Charlie Kirk [20:50]: "That's all about bitcoin, Blake. I mean, that's. I don't like. That's."
The discussion shifts to scrutinizing USAID's expenditures, particularly focusing on grants allocated to LGBT-related initiatives. Utilizing resources from Data Republican, the hosts uncover substantial taxpayer dollars directed towards these programs.
Grant Allocation Insights: Tyler highlights the discovery of $1.4 billion in taxpayer grants earmarked for LGBT causes, questioning the transparency and efficacy of such allocations.
Tyler [35:24]: "We found $1.4 billion worth of taxpayer grants specifically to things that included LGBT in it."
Proposed Reallocations: The team debates the possibility of redirecting these funds to conservative-aligned entities, such as local churches and border towns, to better serve American interests.
Charlie Kirk [48:37]: "If you have to spend the money, you might as well put it in the right direction."
A lighter yet urgent topic arises as the hosts discuss a near-Earth asteroid projected to potentially impact Earth in 2032. They explore hypothetical scenarios and satirical solutions to avert this cosmic threat.
Asteroid Impact Probability: The asteroid's chances of hitting Earth have increased from 1.3% to 2.3%, raising concerns about possible devastation akin to a 10-megaton nuclear blast.
Tyler [50:44]: "If this rock hit a city, it's like nuking a city."
Mission Planning: The hosts humorously brainstorm ideas for a mission to divert the asteroid, including selecting an appropriate theme song and involving political figures like Donald Trump.
Charlie Kirk [53:20]: "What should the theme song be for the space mission to blow up this asteroid?"
Wrapping up, the hosts share their final Super Bowl predictions, blending serious analysis with humorous conjectures about potential game-day disasters and their broader societal impacts.
Game Outcome Scenarios: Predictions range from the Eagles securing a narrow victory due to strategic penalties by the Chiefs to humorous notions of an asteroid disrupting the game.
Tyler [64:22]: "We'll get the Eagles to jump out to a lead... and then the asteroid hits during the final play."
Social Implications: Jack reflects on the tragic consequences of excessive celebrations, urging listeners to enjoy victories responsibly.
Jack [65:32]: "Guys, don't do that.

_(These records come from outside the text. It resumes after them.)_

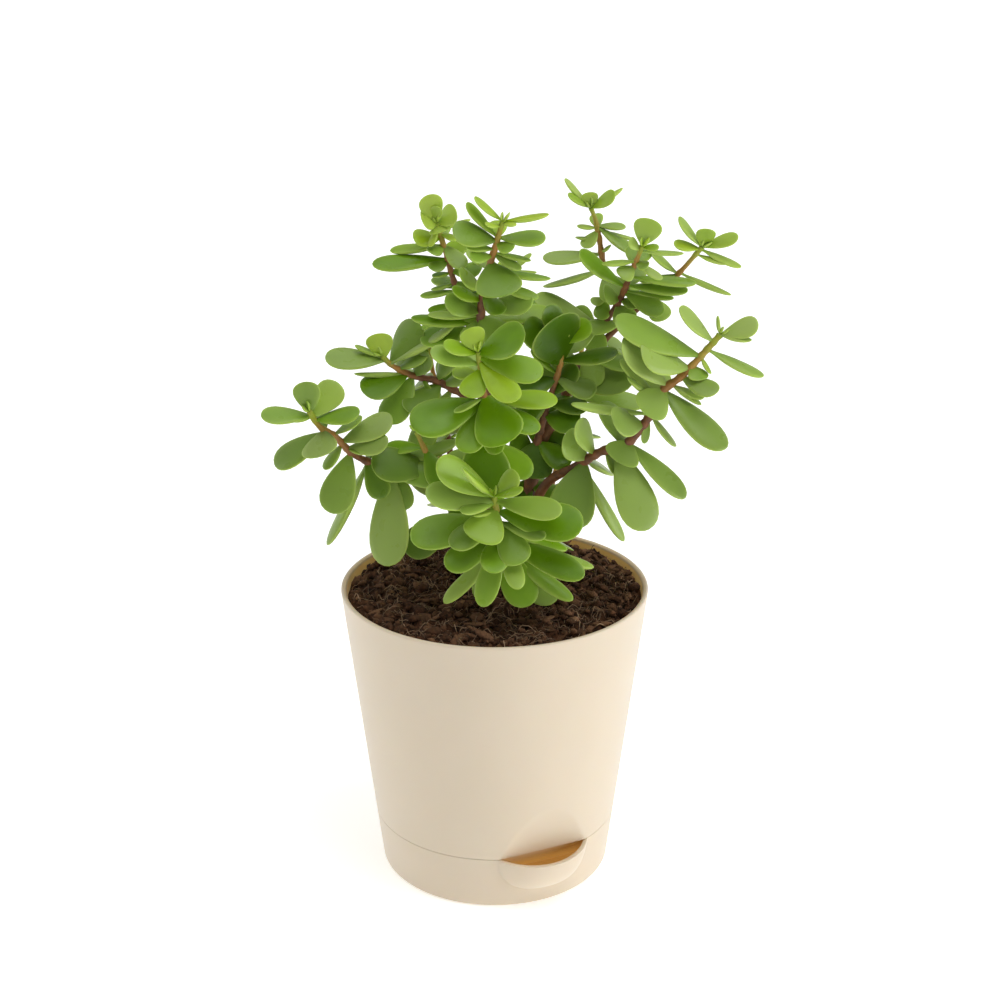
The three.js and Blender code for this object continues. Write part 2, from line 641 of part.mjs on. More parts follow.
/** A round branch along a route, thinner towards its end, grown all round by a margin. */
function branch({ route, radii }, margin = 0) {
  const curve = curveOf(route);
  const spans = Math.round((route.length - 1) * TWIG.stationsPerSpan);
  const frames = curve.computeFrenetFrames(spans, false);
  const rings = [];
  for (let i = 0; i <= spans; i += 1) {
    const past = i === 0 ? -margin : margin * Number(i === spans);
    const centre = curve.getPointAt(i / spans).addScaledVector(frames.tangents[i], past);
    const radius = THREE.MathUtils.lerp(radii[0], radii[1], i / spans) + margin;
    const ring = [];
    for (let side = 0; side < TWIG.sides; side += 1) {
      const angle = (side / TWIG.sides) * Math.PI * 2;
      ring.push(centre.clone()
        .addScaledVector(frames.normals[i], radius * Math.cos(angle))
        .addScaledVector(frames.binormals[i], radius * Math.sin(angle)));
    }
    rings.push(ring);
  }
  return loft(rings);
}

/** Where a leaf grows and how it lies: its base, its length direction and its upper face. */
function leafFrame(curve, [place, clock, forward, , facing]) {
  const along = new THREE.Vector3(
    Math.cos(radians(forward)) * Math.cos(radians(clock)),
    -Math.sin(radians(forward)),
    Math.cos(radians(forward)) * Math.sin(radians(clock)),
  );
  const upper = curve.getTangentAt(place).multiplyScalar(TURN.toTip)
    .addScaledVector(UP, TURN.toSky)
    .addScaledVector(FRONT, facing);
  upper.addScaledVector(along, -upper.dot(along)).normalize();
  const across = new THREE.Vector3().crossVectors(upper, along);
  return { base: curve.getPointAt(place), along, upper, across };
}

/** One fleshy obovate leaf, a diamond in section, grown all round by a margin. */
function leaf(curve, row, margin = 0) {
  const { base, along, upper, across } = leafFrame(curve, row);
  const [, , , length, , breadth = 1] = row;
  const halfWidth = (breadth * (LEAF.widthBase + LEAF.widthRate * length)) / 2;
  const halfThickness = (LEAF.thicknessBase + LEAF.thicknessRate * length) / 2;
  const rings = LEAF.stations.map((share, i) => {
    const centre = base.clone()
      .addScaledVector(along, share * (length + 2 * margin) - margin)
      .addScaledVector(upper, LEAF.cup * length * share * share);
    const wide = halfWidth * LEAF.halfWidths[i] + margin;
    const thick = halfThickness * LEAF.halfThicknesses[i] + margin;
    const corners = [[wide, 0], [0, thick], [-wide, 0], [0, -thick]];
    return corners.map(([side, rise]) => centre.clone()
      .addScaledVector(across, side)
      .addScaledVector(upper, rise));
  });
  return loft(rings);
}

/** A shoot with all its leaves, grown all round by a margin. */
function leafyShoot(shoot, margin = 0) {
  const curve = curveOf(shoot.route);
  const leaves = shoot.leaves.map((row) => leaf(curve, row, margin));
  return wasm.Manifold.union([branch(shoot, margin), ...leaves]);
}

// ---------------------------------------------------------------- holder and soil

/** Outer radius of the pot and its base at a height. */
function wallRadius(height) {
  return THREE.MathUtils.lerp(POT.bottomRadius, POT.topRadius, height / POT.height);
}

/** The block that cuts the facet, moved inwards by an inset. */
function facetBlock(inset = 0) {
  return blockBeyond(FACET.azimuth, FACET.lowHeight, FACET.lowDistance - inset,
    FACET.topHeight, FACET.topDistance - inset);
}

/** The inside of the upper pot as a solid: foot, neck and cone, smaller all round by an inset. */
function potInside(inset, top) {
  const thick = POT.wall + inset;
  const floorTop = NECK.bottom + NECK.floor + inset;
  const shoulderTop = BASE.height + GAP + NECK.shoulder + inset;
  const cone = turned([
    [0, shoulderTop],
    [wallRadius(shoulderTop) - thick, shoulderTop],
    [wallRadius(top) - thick, top],
    [0, top],
  ]);
  const neck = turned([
    [0, floorTop],
    [NECK.radius - thick, floorTop],
    [NECK.radius - thick, shoulderTop + SHARED],
    [0, shoulderTop + SHARED],
  ]);
  const foot = turned([
    [0, FOOT.bottom + FOOT.floor + inset],
    [FOOT.radius - FOOT.wall - inset, FOOT.bottom + FOOT.floor + inset],
    [FOOT.radius - FOOT.wall - inset, floorTop + SHARED],
    [0, floorTop + SHARED],
  ]);
  return cone.subtract(facetBlock(thick))
    .add(neck.subtract(facetBlock(FACET.neckInset + thick)))
    .add(foot);
}

/** The slots round the foot that let water in. */
function footSlots() {
  const height = FOOT.slotTop - FOOT.bottom - FOOT.floor;
  const slots = [];
  for (let i = 0; i < FOOT.slotPairs; i += 1) {
    const slot = new THREE.BoxGeometry(2 * (FOOT.radius + SHARED), FOOT.slotWidth, height);
    slot.translate(0, 0, FOOT.bottom + FOOT.floor + height / 2);
    slot.rotateZ((i / FOOT.slotPairs) * Math.PI);
    slots.push(solidOf(slot));
  }
  return wasm.Manifold.union(slots);
}

/** The upper pot: cone with a facet, neck, floor and slotted foot, hollow inside. */
function potBody() {
  const seam = BASE.height + GAP;
  const cone = turned([
    [0, seam],
    [wallRadius(seam), seam],
    [wallRadius(POT.height) - POT.rimBevel / 4, POT.height - POT.rimBevel],
    [POT.topRadius - POT.rimBevel, POT.height],
    [0, POT.height],
  ]);
  const neck = turned([
    [0, NECK.bottom],
    [NECK.radius, NECK.bottom],
    [NECK.radius, seam + SHARED],
    [0, seam + SHARED],
  ]);
  const foot = turned([
    [0, FOOT.bottom],
    [FOOT.radius, FOOT.bottom],
    [FOOT.radius, NECK.bottom + SHARED],
    [0, NECK.bottom + SHARED],
  ]);
  return cone.subtract(facetBlock())
    .add(neck.subtract(facetBlock(FACET.neckInset)))
    .add(foot)
    .subtract(potInside(0, POT.height + SHARED))
    .subtract(footSlots());
}

/** How far the lip stands out of the base at an azimuth, from 0 to 1. */
function lipShare(azimuth) {
  const offset = Math.abs(azimuth - LIP.azimuth) / LIP.halfWidth;
  return offset < 1 ? Math.cos((offset * Math.PI) / 2) : 0;
}

/** One ring of the base at a share of its height, moved inwards by an inset. */
function baseRing(share, inset) {
  const ring = [];
  for (let i = 0; i < ROUND_SEGMENTS; i += 1) {
    const azimuth = (i / ROUND_SEGMENTS) * 360 - 180;
    const lip = lipShare(azimuth);
    const height = share * (BASE.height - LIP.drop * lip);
    const swell = THREE.MathUtils.smoothstep(height, LIP.bottom, BASE.height) * LIP.reach * lip;
    const radius = wallRadius(height) + swell - inset;
    ring.push(new THREE.Vector3(
      radius * Math.cos(radians(azimuth)),
      radius * Math.sin(radians(azimuth)),
      height,
    ));
  }
  return ring;
}

/** The reservoir: a shallow cup with a swelling lip at its inlet. */
function reservoirBase() {
  const floorShare = BASE.floor / BASE.height;
  return loft([
    baseRing(0, BASE.bevel),
    baseRing(BASE.bevel / BASE.height, 0),
    ...BASE.levels.map((share) => baseRing(share, 0)),
    baseRing(1, 0),
    baseRing(1, BASE.wall),
    ...[...BASE.levels].reverse().map((share) => baseRing(share, BASE.wall)),
    baseRing(floorShare, BASE.wall),
  ]);
}

/** Height of the soil at a place. */
function soilHeight(x, y) {
  const out = Math.hypot(x, y) / POT.topRadius;
  const first = Math.sin(x / SOIL.firstRipple.x + y / SOIL.firstRipple.y);
  const second = Math.cos(x / SOIL.secondRipple.x + y / SOIL.secondRipple.y);
  return SOIL.edge + SOIL.crown * (1 - out * out) + SOIL.ripple * first * second;
}

/** The soil: it fills the pot and the foot, and is open where the buried stems stand. */
function soilBody(buried) {
  const top = SOIL.edge - 2 * SOIL.ripple;
  const rim = wallRadius(top) - POT.wall - GAP;
  const surface = SOIL.rings.map((share) => {
    const ring = [];
    for (let i = 0; i < ROUND_SEGMENTS; i += 1) {
      const angle = (i / ROUND_SEGMENTS) * Math.PI * 2;
      const x = share * rim * Math.cos(angle);
      const y = share * rim * Math.sin(angle);
      ring.push(new THREE.Vector3(x, y, soilHeight(x, y)));
    }
    return ring;
  });
  const underSurface = surface[0].map(({ x, y }) => new THREE.Vector3(x, y, top - SHARED));
  const crust = loft([underSurface, ...surface]);
  const fill = potInside(GAP, top);
  return fill.add(crust).subtract(wasm.Manifold.union(buried));
}

// ---------------------------------------------------------------- assembly

const part = new THREE.Group();

function addPiece(name, solid, finish) {
  const mesh = new THREE.Mesh(geometryOf(solid), new THREE.MeshStandardMaterial(FINISHES[finish]));
  mesh.name = name;
  part.add(mesh);
}

addPiece('pot_body', potBody(), 'pot');
addPiece('reservoir_base', reservoirBase(), 'pot');

const rooted = [...STEMS, SHOOTS.find(({ name }) => name === 'shoot_front_low')];
addPiece('soil', soilBody(rooted.map((stem) => branch(stem, GAP))), 'soil');
STEMS.forEach((stem) => addPiece(stem.name, branch(stem), 'stem'));

// Each shoot makes room for the pieces before it, so it seats on its carrier with the clearance.
let taken = wasm.Manifold.union(STEMS.map((stem) => branch(stem, GAP)));
SHOOTS.forEach((shoot) => {
  addPiece(shoot.name, mainBody(leafyShoot(shoot).subtract(taken)), 'shoot');
  taken = taken.add(leafyShoot(shoot, GAP));
});

export default part;
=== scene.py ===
"""A potted jade plant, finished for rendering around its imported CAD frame.

Everything is in metres, in the frame of the CAD model: the origin is the centre of the pot's flat
underside, +X is to the right, +Z is up and -Y is the front, where the water inlet shows. The sizes
and the table of shoots repeat those of the CAD model in millimetres.
"""

import logging
from collections.abc import Sequence
from dataclasses import KW_ONLY, dataclass, field
from enum import Enum
from typing import Any

import bpy
import numpy as np
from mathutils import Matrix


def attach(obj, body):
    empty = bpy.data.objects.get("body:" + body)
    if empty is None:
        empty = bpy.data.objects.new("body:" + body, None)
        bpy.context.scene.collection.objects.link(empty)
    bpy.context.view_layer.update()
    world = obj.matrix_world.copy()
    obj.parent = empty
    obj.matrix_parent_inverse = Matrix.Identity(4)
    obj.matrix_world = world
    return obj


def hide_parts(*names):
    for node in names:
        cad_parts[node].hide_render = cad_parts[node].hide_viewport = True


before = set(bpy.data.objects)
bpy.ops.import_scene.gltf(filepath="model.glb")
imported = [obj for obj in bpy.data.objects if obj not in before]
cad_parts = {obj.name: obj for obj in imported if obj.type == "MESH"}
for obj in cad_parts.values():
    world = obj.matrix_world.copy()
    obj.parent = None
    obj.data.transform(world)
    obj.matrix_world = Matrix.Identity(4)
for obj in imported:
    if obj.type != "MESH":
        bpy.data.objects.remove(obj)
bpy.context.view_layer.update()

LOG = logging.getLogger("potted_jade_plant")

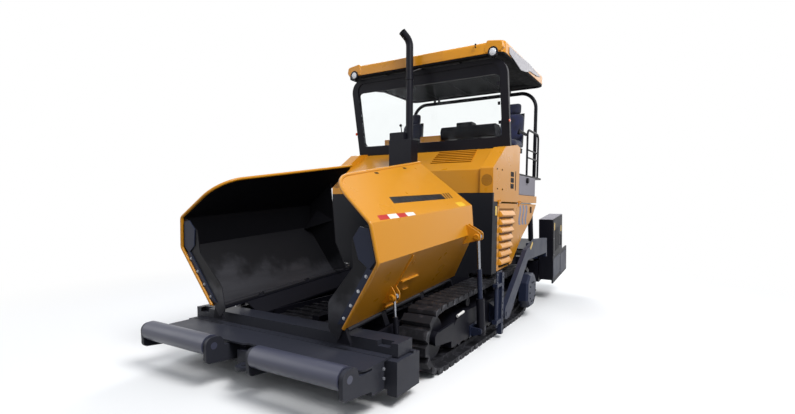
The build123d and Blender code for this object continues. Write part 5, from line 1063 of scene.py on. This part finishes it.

Be smart. Support your team. It's not worth losing everything over."
In this episode of "The Charlie Kirk Show," the hosts navigated through a spectrum of topics ranging from sports and advertising critiques to political funding analyses and speculative cosmic threats. Their conversational style, interspersed with humor and pointed criticisms, offers listeners both entertainment and a provocative take on current societal issues.